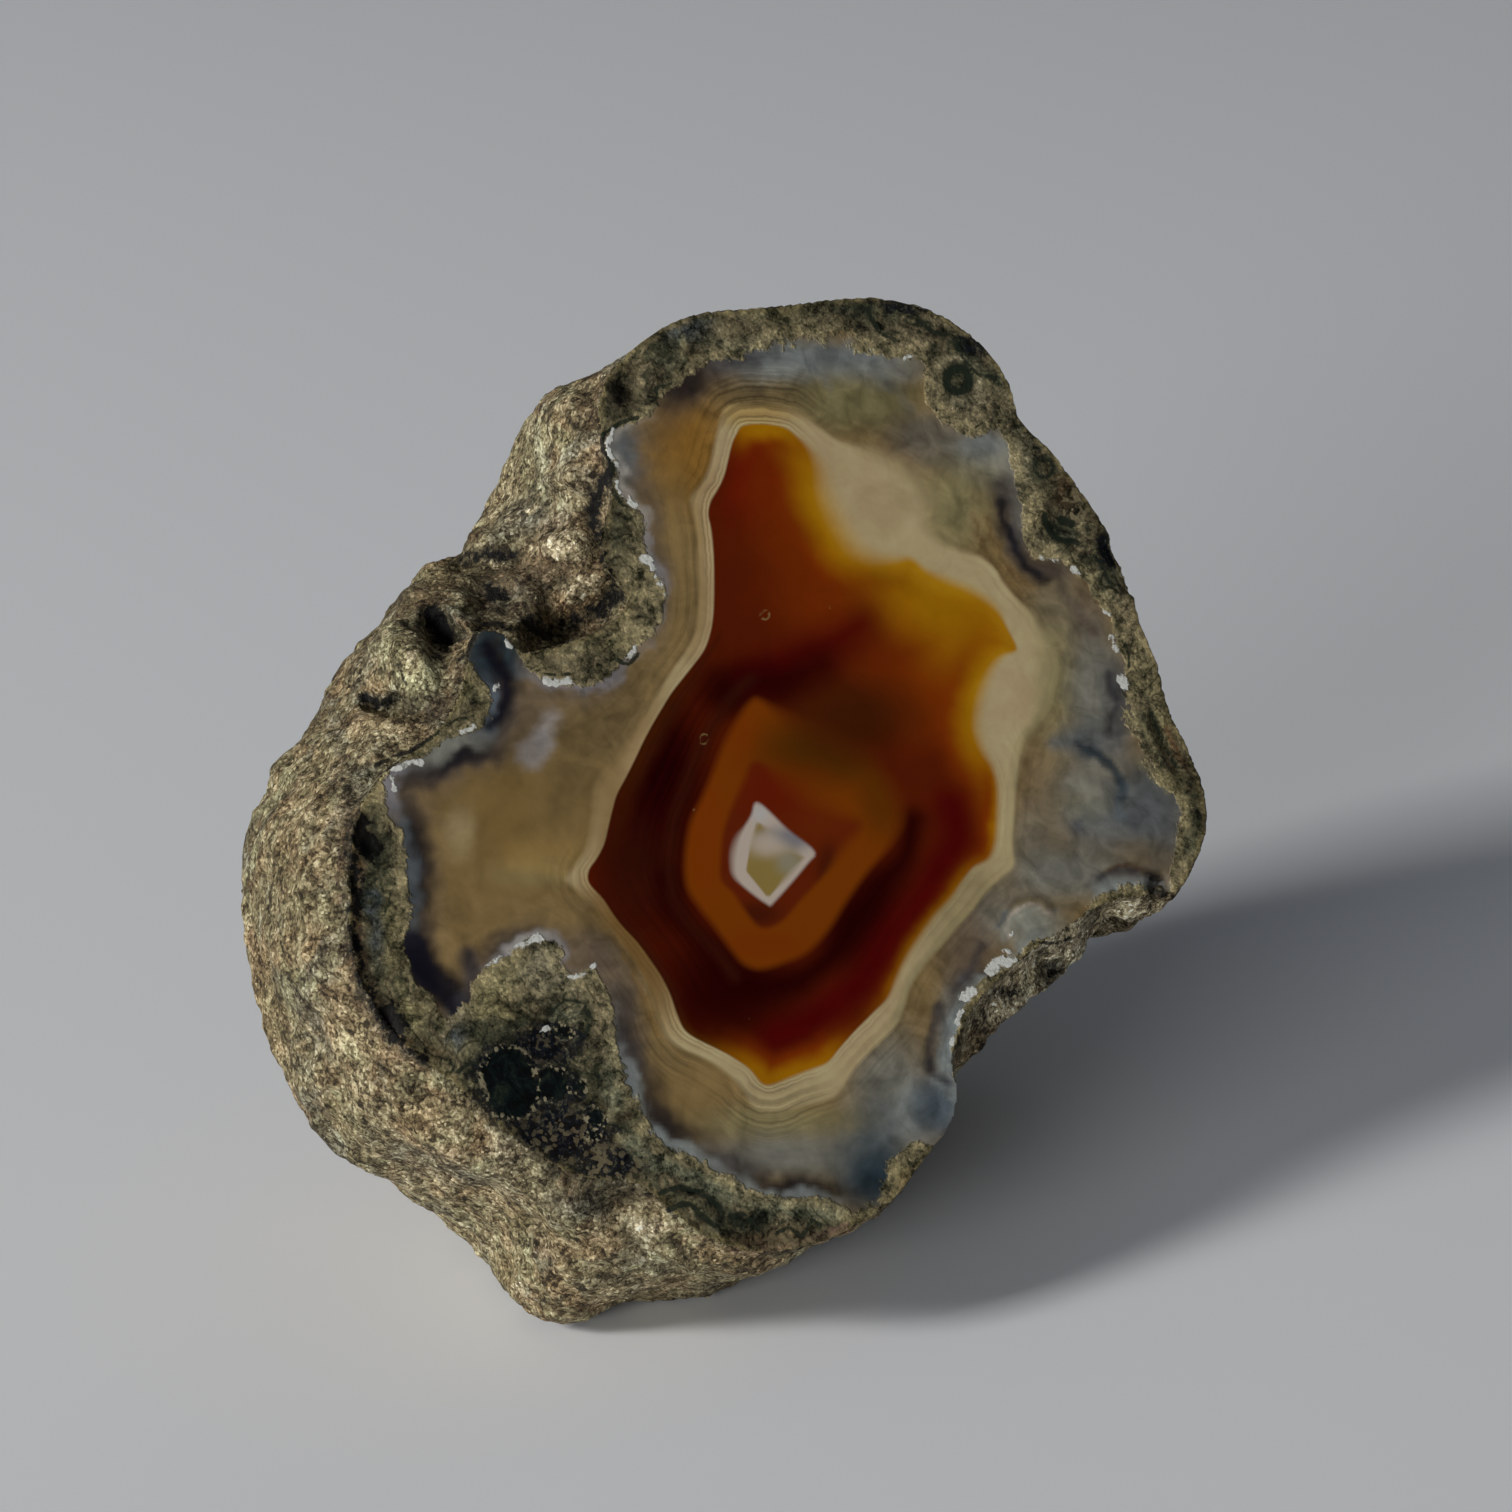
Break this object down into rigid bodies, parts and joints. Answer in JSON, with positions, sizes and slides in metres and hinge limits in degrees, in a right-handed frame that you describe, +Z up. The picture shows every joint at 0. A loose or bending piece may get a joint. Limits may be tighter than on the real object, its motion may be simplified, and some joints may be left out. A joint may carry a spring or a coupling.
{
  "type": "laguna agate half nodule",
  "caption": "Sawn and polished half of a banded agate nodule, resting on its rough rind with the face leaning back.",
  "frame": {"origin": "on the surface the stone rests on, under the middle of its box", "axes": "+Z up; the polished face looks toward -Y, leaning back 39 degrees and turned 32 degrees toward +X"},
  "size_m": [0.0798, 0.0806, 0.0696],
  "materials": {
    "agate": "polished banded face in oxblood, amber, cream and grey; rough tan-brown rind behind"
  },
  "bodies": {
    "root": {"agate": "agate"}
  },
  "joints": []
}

══════════

*Stated goal*
Please output the complete data exactly.

*Expected output*
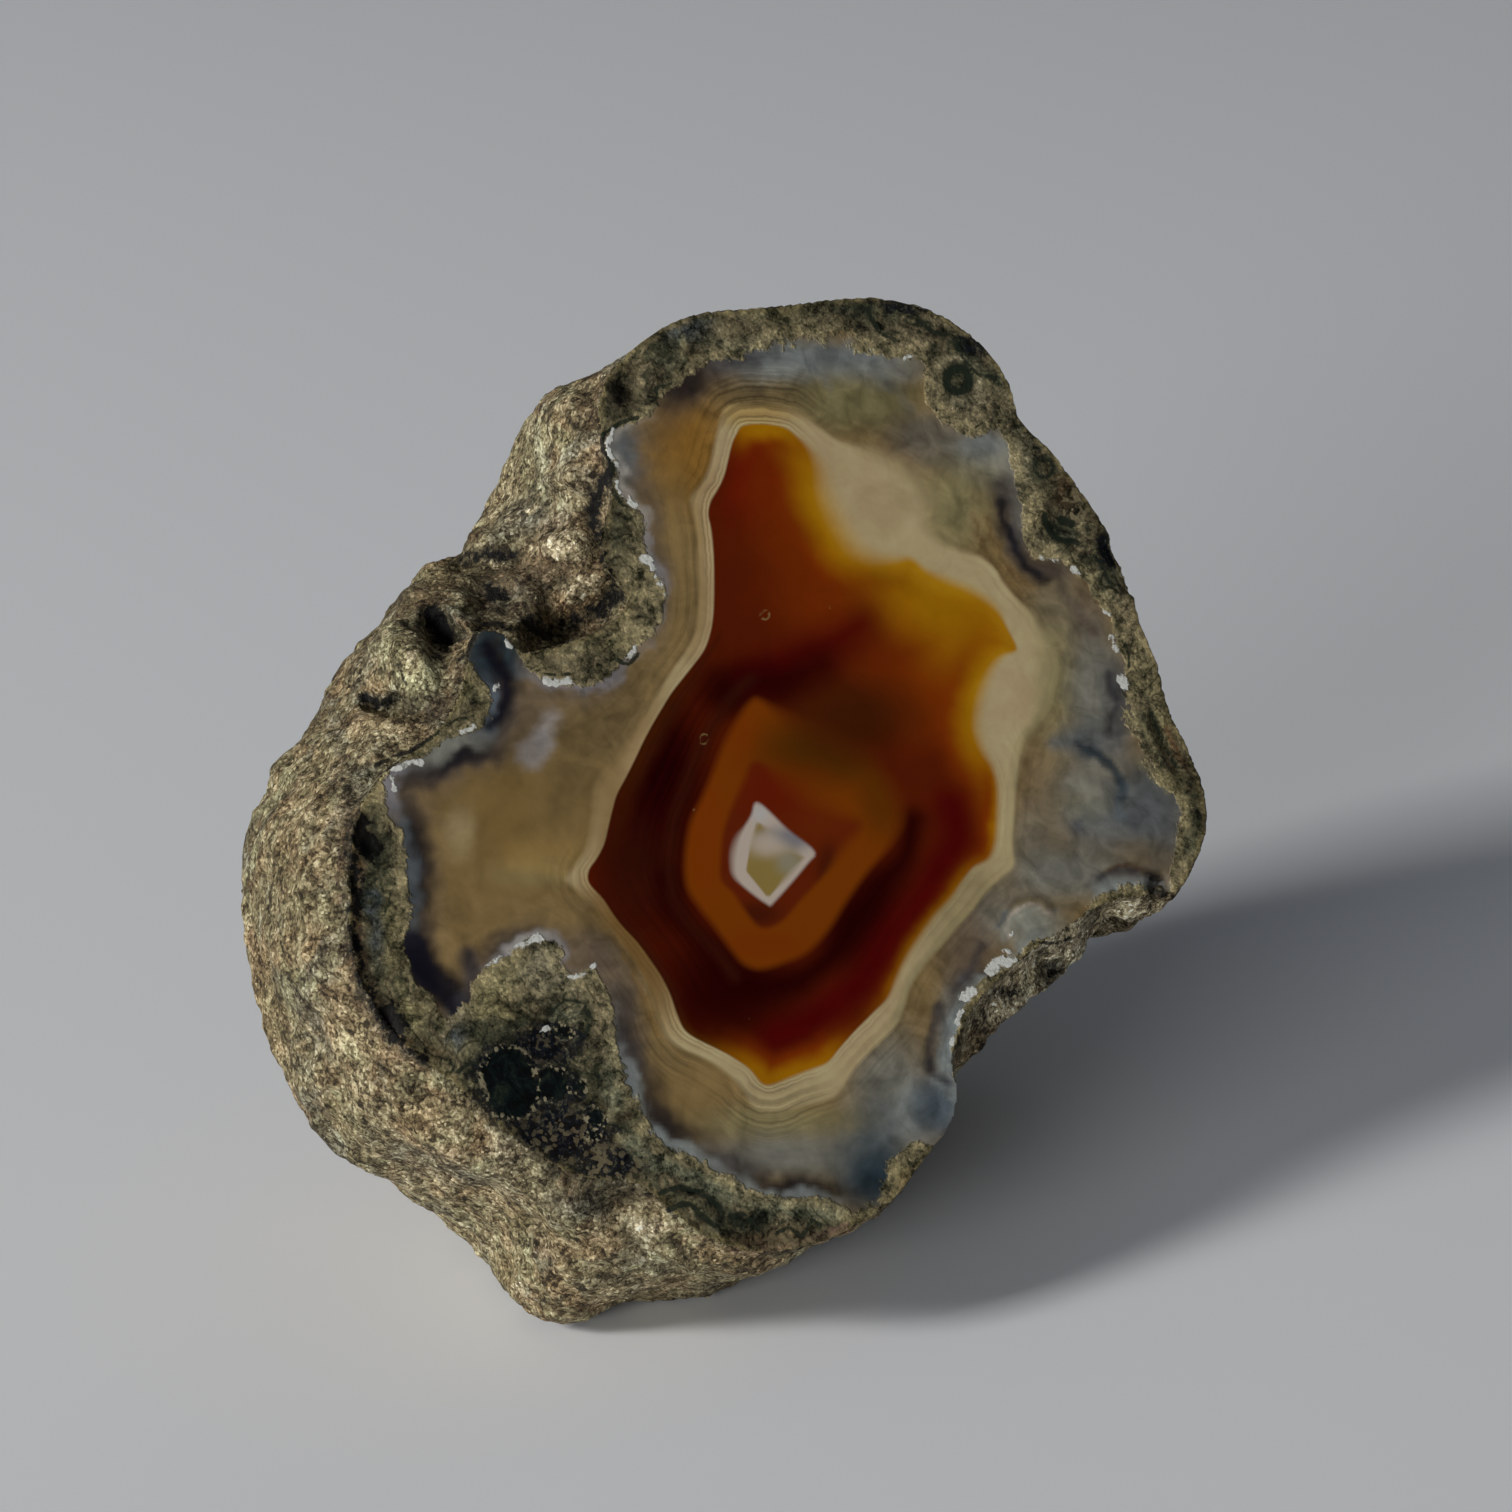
Break this object down into rigid bodies, parts and joints. Answer in JSON, with positions, sizes and slides in metres and hinge limits in degrees, in a right-handed frame that you describe, +Z up. The picture shows every joint at 0. A loose or bending piece may get a joint. Limits may be tighter than on the real object, its motion may be simplified, and some joints may be left out. A joint may carry a spring or a coupling.
{
  "type": "laguna agate half nodule",
  "caption": "Sawn and polished half of a banded agate nodule, resting on its rough rind with the face leaning back.",
  "frame": {"origin": "on the surface the stone rests on, under the middle of its box", "axes": "+Z up; the polished face looks toward -Y, leaning back 39 degrees and turned 32 degrees toward +X"},
  "size_m": [0.0798, 0.0806, 0.0696],
  "materials": {
    "agate": "polished banded face in oxblood, amber, cream and grey; rough tan-brown rind behind"
  },
  "bodies": {
    "root": {"agate": "agate"}
  },
  "joints": []
}